Il me fait grand plaisir de laisser la place à Anda Fournel, docteure de l’université de Grenoble, pour le prochain billet. Rapportant un moment vécu en communauté de recherche philosophique à Grenoble en novembre 2015, elle en fait une analyse particulièrement éclairée et riche d’ouvertures.
Quelques élèves du collège Vercors à Grenoble (France) ont vécu en novembre dernier une communauté de recherche « grand public », sur le thème de la pensée. Accompagnés de Michel Sasseville, qui nous a fait l’honneur de venir nous voir dans notre région et d’animer, pour l’occasion, ce dialogue philosophique, ils ont enquêté sur l’origine de leurs pensées. Le résultat est saisissant mais le processus encore plus remarquable car somme toute c’est la constitution même de la communauté de recherche qui est en jeu.
Participants et contexte
Avant de présenter le processus de cette réflexion, quelques mots sur ces élèves qui philosophent et les enseignants qui les accompagnent dans cette aventure. Depuis le début de l’année scolaire 2014-2015, élèves et professeurs pratiquent ensemble la réflexion philosophique. Chrystelle Lanaute, professeur de français, et Maxime Ledieu, professeur d’histoire-géographie, avec six autres professeurs du collège, sont à l’origine d’un projet intitulé « Initiation à la pensée philosophique ». Soutenus par leur chef de l’établissement, Mme Dominique Dichard, les enseignants ont inscrit cette activité réflexive et socialisante dans un projet d’établissement : « La pratique réflexive pour une meilleure implication et réussite des élèves dans leur scolarité ». Entre 150 et 200 élèves sont concernés aujourd’hui par ce projet au collège Vercors, car toutes les classes de 6e en bénéficient ainsi que quelques classes de 5e.
Récemment, ce projet a été sélectionné pour être présenté aux rencontres sur l’innovation organisées par la Cellule Académique de Recherche et Développement pour l’Innovation et l’Expérimentation (CARDIE), le 30 mars prochain à Paris. En outre, Chrystelle et Maxime font vivre au collège un Club philo qui réunit chaque semaine, sur le temps de la pause méridienne, des élèves volontaires.  Agés de 12 à 14 ans et pratiquant pour la deuxième année consécutive la communauté de recherche au club ou en classe, ils sont onze à avoir voulu se prêter à la séance de démonstration. Si l’on peut dire de ces élèves qu’ils sont « bons », ce n’est pas en vertu de leurs résultats scolaires, ni pour les connaissances qu’ils possèdent, mais simplement pour leur volonté de vivre l’expérience de connaître.

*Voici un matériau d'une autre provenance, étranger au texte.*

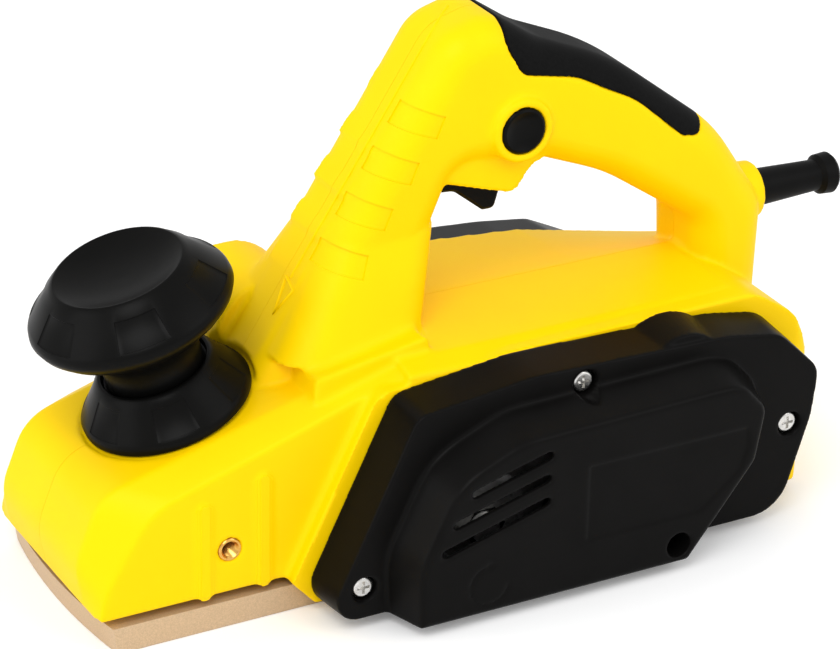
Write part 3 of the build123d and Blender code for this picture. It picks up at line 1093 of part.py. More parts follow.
with BuildPart() as clamp_screws:
    for z in CLAMP_ZS:
        ring_between(CLAMP_X, z, TAP_R, 0, CLAMP_Y0, 12)
        ring_between(CLAMP_X, z, 2.8, 0, CLAMP_Y0 - 2, CLAMP_Y0)
clamp_screws.part.label = "clamp_screws"
export_step(clamp_screws.part, "parts/clamp_screws.step")
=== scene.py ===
"""An electric hand planer: yellow moulded shells, black covers, grip and depth knob, cast soles."""

from math import cos, pi, radians, sin

import bpy
from mathutils import Matrix, Vector


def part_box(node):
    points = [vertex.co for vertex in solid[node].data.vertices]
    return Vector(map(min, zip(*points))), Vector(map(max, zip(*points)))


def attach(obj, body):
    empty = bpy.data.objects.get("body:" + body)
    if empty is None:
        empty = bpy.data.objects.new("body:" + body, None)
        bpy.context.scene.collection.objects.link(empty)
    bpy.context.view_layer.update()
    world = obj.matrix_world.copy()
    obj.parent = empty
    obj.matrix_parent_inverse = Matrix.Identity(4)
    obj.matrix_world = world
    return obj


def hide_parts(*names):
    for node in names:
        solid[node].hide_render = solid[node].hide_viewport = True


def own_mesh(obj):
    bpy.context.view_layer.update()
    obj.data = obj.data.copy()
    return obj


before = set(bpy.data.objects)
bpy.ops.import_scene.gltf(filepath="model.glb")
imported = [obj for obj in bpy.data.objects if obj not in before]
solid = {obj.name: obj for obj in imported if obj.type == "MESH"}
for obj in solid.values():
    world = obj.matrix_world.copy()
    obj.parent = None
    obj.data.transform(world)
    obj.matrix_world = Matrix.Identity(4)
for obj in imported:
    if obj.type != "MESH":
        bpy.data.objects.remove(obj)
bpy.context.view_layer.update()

MM = 0.001
HANDLE_HALF = 19.0          # half the width of the handle's loop
NOSE_HALF = 41.0            # half the width of the nose
KNOB_LEAN = radians(18)     # the knob leans to the toe
KNOB_FOOT = Vector((-159.4, 0, 61.6)) * MM
WELD = 0.00001              # corners nearer than this (metres) become one
MOULDING_CREASE = radians(50)   # on mouldings only edges sharper than this stay crisp
TURNING_CREASE = radians(40)    # the same for turned pieces


# ------------------------------------------------------------------ shop tools
def alone(piece):
    """Only this piece is selected and worked on."""
    bpy.ops.object.select_all(action="DESELECT")
    piece.select_set(True)
    bpy.context.view_layer.objects.active = piece


def worked(piece, kind, **settings):
    """One modifier, set and applied."""
    alone(piece)
    step = piece.modifiers.new(kind.title(), kind)
    for name, value in settings.items():
        setattr(step, name, value)
    bpy.ops.object.modifier_apply(modifier=step.name)


def copy_of(piece, name):
    """A second piece of the same shape."""
    twin = bpy.data.objects.new(name, piece.data.copy())
    bpy.context.scene.collection.objects.link(twin)
    return twin


def welded(name, *nodes):
    """A copy of plain solids, joined and welded, to work the finished piece from."""
    bpy.ops.object.select_all(action="DESELECT")
    for node in nodes:
        blank = copy_of(solid[node], name)
        blank.select_set(True)
        bpy.context.view_layer.objects.active = blank
    if len(nodes) > 1:
        bpy.ops.object.join()
    piece = bpy.context.view_layer.objects.active
    bpy.ops.object.mode_set(mode="EDIT")
    bpy.ops.mesh.select_all(action="SELECT")
    bpy.ops.mesh.remove_doubles(threshold=WELD)
    bpy.ops.object.mode_set(mode="OBJECT")
    piece.name = name
    return piece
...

Et ce n’était pas une occasion à rater, se disaient certains en attendant la rencontre avec Michel Sasseville, car « c’est avec un vrai philosophe qu’on va discuter ». Cela s’est produit le 18 novembre dernier, dans l’enceinte de l’établissement, en présence d’enseignants et de la principale mais aussi devant un public d’extérieurs : chercheurs, enseignants, animateurs, étudiants. Les jeunes participants ne pouvaient être qu’impressionnés, car ils ne s’attendaient pas à avoir à parler devant autant de monde. Et pourtant, une fois plongés dans la discussion, la scène sur laquelle ils se trouvaient est vite devenue leur espace de jeu.
1.    Leurs questions
Une semaine avant cette discussion, les élèves se sont réunis pour définir ensemble les éléments de leur questionnement. En partant du chapitre 3 du roman « La découverte de Harry Stottlemeier » de Matthew Lipman, les questions qui ont émergées étaient nombreuses. Elles se concentraient autour de quelques thématiques : le rapport entre la pensée et le réel ; entre la réalité du monde et notre réalité ; le primat de la pensée qui ferait de nous et du monde de simples pensées ; la nécessité, la hiérarchie et le sens de nos pensées ; le rapport entre la vérité et la pensée, la liberté de l’être pensant, l’infini dans les rêves. Le choix d’une seule question à traiter se révélait presqu’impossible. C’est pourquoi plusieurs préoccupations ont été retenues pour le jour de la discussion : celle en lien avec un questionnement métaphysique : « est-ce qu’on est dans une pensée ? » voire dans la pensée de quelqu’un d’autre, et « la vie est-elle une pensée ou un rêve ? » ; celles qui ouvrent la voie à la liberté mais aussi aux contraintes : « dans les rêves est-on plus libres que dans les pensées ? » et « y a-t-il des choses impossibles dans les rêves ? », enfin la préoccupation épistémologique : « d’où viennent nos pensées ? ».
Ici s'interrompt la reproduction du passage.